-- start of DATA PROVIDED --

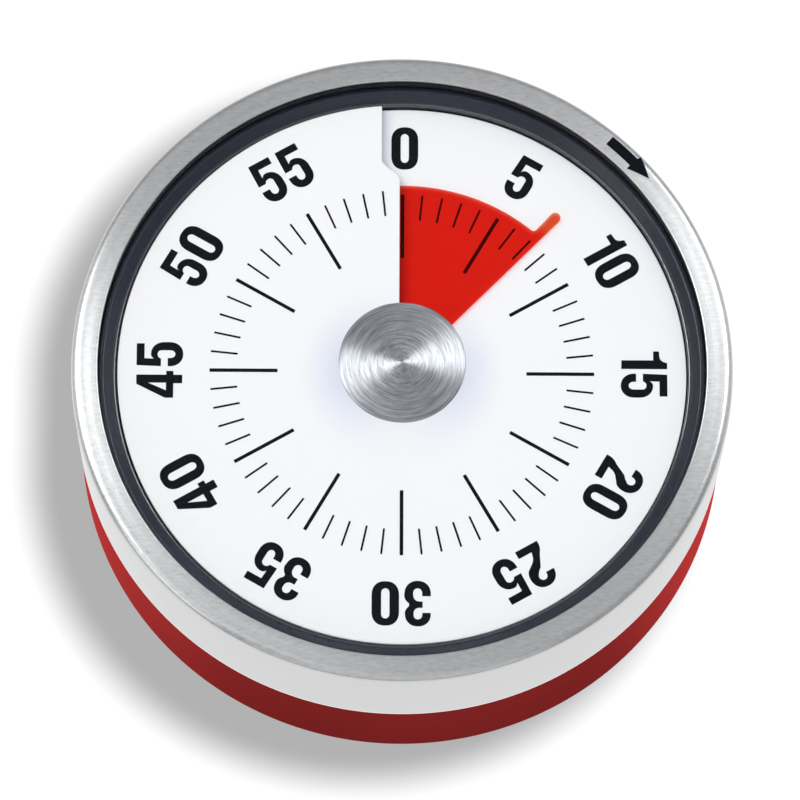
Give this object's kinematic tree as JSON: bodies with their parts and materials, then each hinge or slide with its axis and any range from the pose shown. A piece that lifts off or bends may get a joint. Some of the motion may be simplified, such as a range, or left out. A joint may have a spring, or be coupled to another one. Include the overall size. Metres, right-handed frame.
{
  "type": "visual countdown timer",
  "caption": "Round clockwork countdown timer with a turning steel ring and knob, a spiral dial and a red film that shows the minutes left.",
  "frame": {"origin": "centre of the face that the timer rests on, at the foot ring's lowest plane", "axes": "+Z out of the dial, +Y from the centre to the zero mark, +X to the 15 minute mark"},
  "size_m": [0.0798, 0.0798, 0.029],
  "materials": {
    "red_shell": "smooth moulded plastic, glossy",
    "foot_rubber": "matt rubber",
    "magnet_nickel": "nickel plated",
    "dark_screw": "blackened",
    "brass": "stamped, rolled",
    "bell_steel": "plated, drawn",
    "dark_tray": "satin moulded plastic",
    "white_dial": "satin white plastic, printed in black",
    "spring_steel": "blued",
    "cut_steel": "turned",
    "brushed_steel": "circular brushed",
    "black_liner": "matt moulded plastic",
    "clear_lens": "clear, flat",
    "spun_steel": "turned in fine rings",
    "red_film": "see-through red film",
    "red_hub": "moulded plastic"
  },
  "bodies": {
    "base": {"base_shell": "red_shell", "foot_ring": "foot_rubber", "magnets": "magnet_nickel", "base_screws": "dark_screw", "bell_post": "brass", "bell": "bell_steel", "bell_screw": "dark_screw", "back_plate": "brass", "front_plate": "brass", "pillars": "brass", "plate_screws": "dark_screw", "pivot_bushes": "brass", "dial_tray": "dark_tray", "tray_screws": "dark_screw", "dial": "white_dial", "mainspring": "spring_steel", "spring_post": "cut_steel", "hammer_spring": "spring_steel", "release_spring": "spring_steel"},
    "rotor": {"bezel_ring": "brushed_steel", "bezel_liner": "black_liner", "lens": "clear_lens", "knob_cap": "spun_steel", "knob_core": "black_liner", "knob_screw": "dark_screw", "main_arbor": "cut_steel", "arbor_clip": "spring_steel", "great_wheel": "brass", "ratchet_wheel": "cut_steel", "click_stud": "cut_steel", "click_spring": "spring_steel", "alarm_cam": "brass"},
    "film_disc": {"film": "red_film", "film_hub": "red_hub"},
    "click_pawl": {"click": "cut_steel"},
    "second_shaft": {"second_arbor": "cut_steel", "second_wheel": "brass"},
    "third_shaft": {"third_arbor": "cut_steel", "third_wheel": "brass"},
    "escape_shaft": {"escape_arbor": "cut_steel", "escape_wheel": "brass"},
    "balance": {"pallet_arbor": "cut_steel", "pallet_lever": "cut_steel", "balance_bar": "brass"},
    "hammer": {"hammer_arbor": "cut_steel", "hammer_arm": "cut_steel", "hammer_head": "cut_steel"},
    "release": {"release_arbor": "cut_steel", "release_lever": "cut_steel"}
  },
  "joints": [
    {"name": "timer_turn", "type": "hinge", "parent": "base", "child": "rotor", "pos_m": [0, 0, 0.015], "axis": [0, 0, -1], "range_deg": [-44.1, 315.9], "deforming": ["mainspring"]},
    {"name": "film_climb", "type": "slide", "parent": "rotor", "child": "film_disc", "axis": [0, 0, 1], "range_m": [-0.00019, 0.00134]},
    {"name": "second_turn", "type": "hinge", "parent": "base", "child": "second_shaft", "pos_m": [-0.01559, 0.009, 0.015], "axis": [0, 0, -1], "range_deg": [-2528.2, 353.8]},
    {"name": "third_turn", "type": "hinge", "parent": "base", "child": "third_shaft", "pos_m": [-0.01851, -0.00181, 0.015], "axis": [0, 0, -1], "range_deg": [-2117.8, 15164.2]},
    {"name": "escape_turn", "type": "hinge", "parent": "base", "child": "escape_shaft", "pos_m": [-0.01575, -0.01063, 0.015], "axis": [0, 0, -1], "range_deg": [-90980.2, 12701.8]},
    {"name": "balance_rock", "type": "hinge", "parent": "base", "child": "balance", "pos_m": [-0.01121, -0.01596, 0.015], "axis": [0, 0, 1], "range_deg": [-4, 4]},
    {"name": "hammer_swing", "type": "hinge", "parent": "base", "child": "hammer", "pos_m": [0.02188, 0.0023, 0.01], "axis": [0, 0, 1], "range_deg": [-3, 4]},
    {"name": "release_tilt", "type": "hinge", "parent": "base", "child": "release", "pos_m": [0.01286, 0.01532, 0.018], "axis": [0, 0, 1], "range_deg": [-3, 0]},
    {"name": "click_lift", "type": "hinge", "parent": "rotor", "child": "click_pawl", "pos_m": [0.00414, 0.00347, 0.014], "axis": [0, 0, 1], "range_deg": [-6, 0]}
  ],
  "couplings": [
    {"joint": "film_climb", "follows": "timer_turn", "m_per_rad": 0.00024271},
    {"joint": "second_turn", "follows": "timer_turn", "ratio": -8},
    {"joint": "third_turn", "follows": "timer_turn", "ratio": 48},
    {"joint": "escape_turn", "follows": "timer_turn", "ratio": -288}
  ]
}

-- end of DATA PROVIDED --

--- GOAL ---
Show the lines that mention the word "frame".

--- THE OUTPUT ---
Give this object's kinematic tree as JSON: bodies with their parts and materials, then each hinge or slide with its axis and any range from the pose shown. A piece that lifts off or bends may get a joint. Some of the motion may be simplified, such as a range, or left out. A joint may have a spring, or be coupled to another one. Include the overall size. Metres, right-handed frame.
  "frame": {"origin": "centre of the face that the timer rests on, at the foot ring's lowest plane", "axes": "+Z out of the dial, +Y from the centre to the zero mark, +X to the 15 minute mark"},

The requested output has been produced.